Asprosin in the Paraventricular Nucleus Induces Sympathetic Activation and Pressor Responses via cAMP-Dependent ROS Production.

Asprosin is a newly discovered adipokine that is involved in regulating metabolism. Sympathetic overactivity contributes to the pathogenesis of several cardiovascular diseases. The paraventricular nucleus (PVN) of the hypothalamus plays a crucial role in the regulation of sympathetic outflow and blood pressure. This study was designed to determine the roles and underlying mechanisms of asprosin in the PVN in regulating sympathetic outflow and blood pressure. Experiments were carried out in male adult SD rats under anesthesia. Renal sympathetic nerve activity (RSNA), mean arterial pressure (MAP), and heart rate (HR) were recorded, and PVN microinjections were performed bilaterally. Asprosin mRNA and protein expressions were high in the PVN. The high asprosin expression in the PVN was involved in both the parvocellular and magnocellular regions according to immunohistochemical analysis. Microinjection of asprosin into the PVN produced dose-related increases in RSNA, MAP, and HR, which were abolished by superoxide scavenger tempol, antioxidant N-acetylcysteine (NAC), and NADPH oxidase inhibitor apocynin.

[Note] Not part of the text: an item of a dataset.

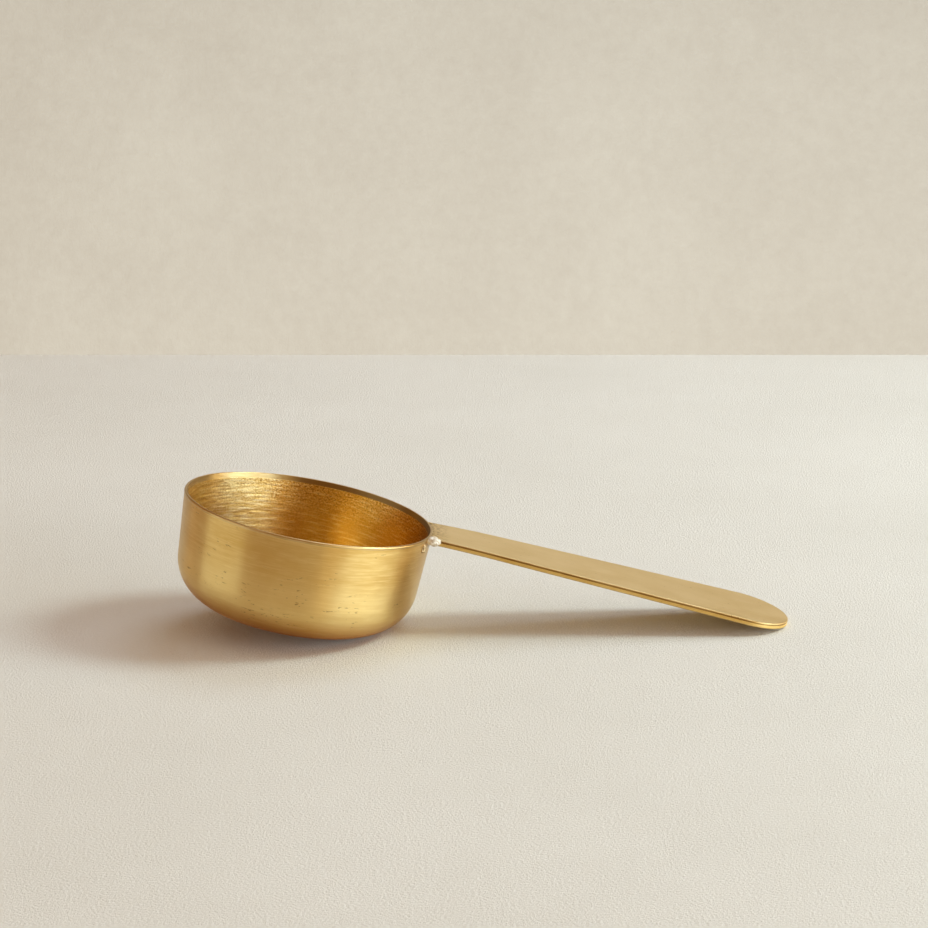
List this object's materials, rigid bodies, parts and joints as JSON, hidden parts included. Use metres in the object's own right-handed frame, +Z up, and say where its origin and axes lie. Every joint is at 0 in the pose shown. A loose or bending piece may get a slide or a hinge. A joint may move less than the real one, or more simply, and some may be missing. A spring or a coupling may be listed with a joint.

The asprosin promoted superoxide production and increased NADPH oxidase activity in the PVN. Furthermore, it increased the cAMP level, adenylyl cyclase (AC) activity, and protein kinase A (PKA) activity in the PVN. The roles of asprosin in increasing RSNA, MAP, and HR were prevented by pretreatment with AC inhibitor SQ22536 or PKA inhibitor H89 in the PVN. Microinjection of cAMP analog db-cAMP into the PVN played similar roles with asprosin in increasing the RSNA, MAP, and HR, but failed to further augment the effects of asprosin. Pretreatment with PVN microinjection of SQ22536 or H89 abolished the roles of asprosin in increasing superoxide production and NADPH oxidase activity in the PVN. These results indicated that asprosin in the PVN increased the sympathetic outflow, blood pressure, and heart rate via cAMP-PKA signaling-mediated NADPH oxidase activation and the subsequent superoxide production.